SOURCE DATA
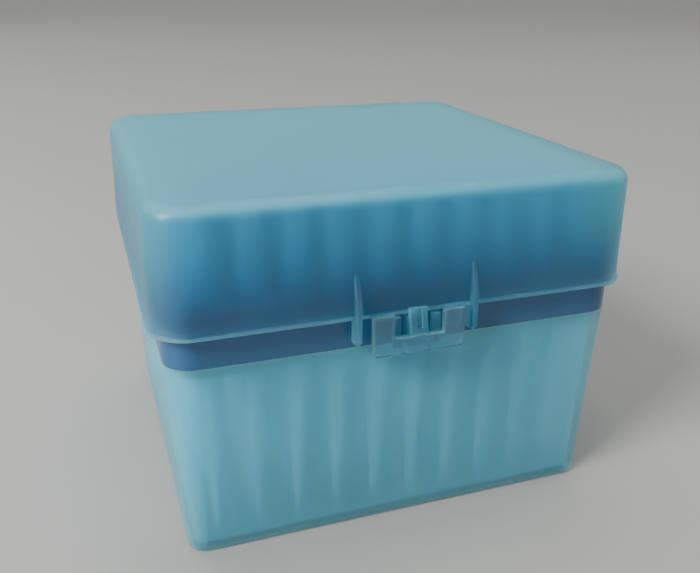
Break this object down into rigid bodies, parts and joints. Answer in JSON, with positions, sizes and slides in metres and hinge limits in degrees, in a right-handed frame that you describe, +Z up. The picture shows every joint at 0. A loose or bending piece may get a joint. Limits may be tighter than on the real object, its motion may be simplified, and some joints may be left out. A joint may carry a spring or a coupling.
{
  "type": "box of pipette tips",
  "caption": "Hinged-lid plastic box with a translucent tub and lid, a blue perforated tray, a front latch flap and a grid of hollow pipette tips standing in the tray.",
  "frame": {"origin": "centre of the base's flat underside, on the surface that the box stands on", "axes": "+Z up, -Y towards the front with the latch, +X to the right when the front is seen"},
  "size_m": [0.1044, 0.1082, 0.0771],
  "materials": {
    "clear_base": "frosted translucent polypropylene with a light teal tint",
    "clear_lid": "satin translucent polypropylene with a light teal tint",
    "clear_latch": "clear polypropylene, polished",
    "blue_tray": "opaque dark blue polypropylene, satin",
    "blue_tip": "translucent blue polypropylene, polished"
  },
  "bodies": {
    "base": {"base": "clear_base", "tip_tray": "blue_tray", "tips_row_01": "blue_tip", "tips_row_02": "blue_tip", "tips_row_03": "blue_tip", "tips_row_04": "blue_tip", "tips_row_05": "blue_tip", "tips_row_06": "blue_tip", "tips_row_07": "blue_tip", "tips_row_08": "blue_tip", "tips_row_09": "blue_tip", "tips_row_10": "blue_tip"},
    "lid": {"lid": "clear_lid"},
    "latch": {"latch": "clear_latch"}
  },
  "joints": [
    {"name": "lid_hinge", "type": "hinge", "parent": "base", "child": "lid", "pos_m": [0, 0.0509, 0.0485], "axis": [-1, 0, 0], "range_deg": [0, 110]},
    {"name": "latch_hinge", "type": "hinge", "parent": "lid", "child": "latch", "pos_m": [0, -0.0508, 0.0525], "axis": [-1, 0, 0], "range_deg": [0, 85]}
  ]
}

WHAT THIS TASK INVOLVES
Without leaving anything out, quote all the data.

SOLUTION TO THIS EXERCISE
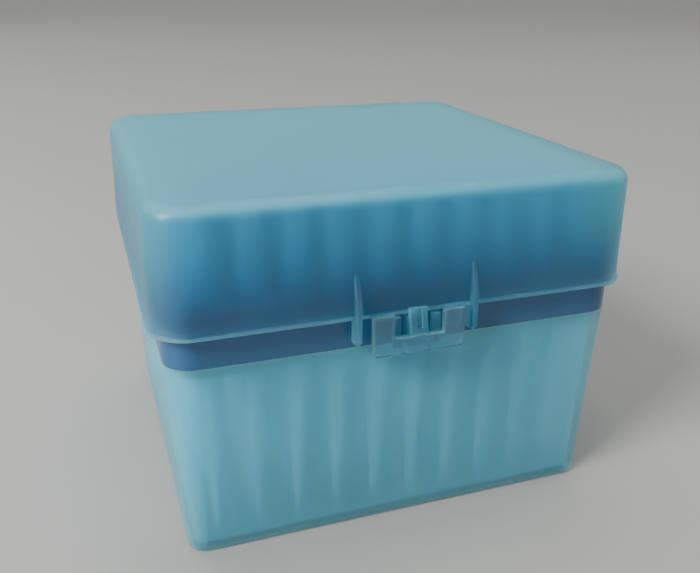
Break this object down into rigid bodies, parts and joints. Answer in JSON, with positions, sizes and slides in metres and hinge limits in degrees, in a right-handed frame that you describe, +Z up. The picture shows every joint at 0. A loose or bending piece may get a joint. Limits may be tighter than on the real object, its motion may be simplified, and some joints may be left out. A joint may carry a spring or a coupling.
{
  "type": "box of pipette tips",
  "caption": "Hinged-lid plastic box with a translucent tub and lid, a blue perforated tray, a front latch flap and a grid of hollow pipette tips standing in the tray.",
  "frame": {"origin": "centre of the base's flat underside, on the surface that the box stands on", "axes": "+Z up, -Y towards the front with the latch, +X to the right when the front is seen"},
  "size_m": [0.1044, 0.1082, 0.0771],
  "materials": {
    "clear_base": "frosted translucent polypropylene with a light teal tint",
    "clear_lid": "satin translucent polypropylene with a light teal tint",
    "clear_latch": "clear polypropylene, polished",
    "blue_tray": "opaque dark blue polypropylene, satin",
    "blue_tip": "translucent blue polypropylene, polished"
  },
  "bodies": {
    "base": {"base": "clear_base", "tip_tray": "blue_tray", "tips_row_01": "blue_tip", "tips_row_02": "blue_tip", "tips_row_03": "blue_tip", "tips_row_04": "blue_tip", "tips_row_05": "blue_tip", "tips_row_06": "blue_tip", "tips_row_07": "blue_tip", "tips_row_08": "blue_tip", "tips_row_09": "blue_tip", "tips_row_10": "blue_tip"},
    "lid": {"lid": "clear_lid"},
    "latch": {"latch": "clear_latch"}
  },
  "joints": [
    {"name": "lid_hinge", "type": "hinge", "parent": "base", "child": "lid", "pos_m": [0, 0.0509, 0.0485], "axis": [-1, 0, 0], "range_deg": [0, 110]},
    {"name": "latch_hinge", "type": "hinge", "parent": "lid", "child": "latch", "pos_m": [0, -0.0508, 0.0525], "axis": [-1, 0, 0], "range_deg": [0, 85]}
  ]
}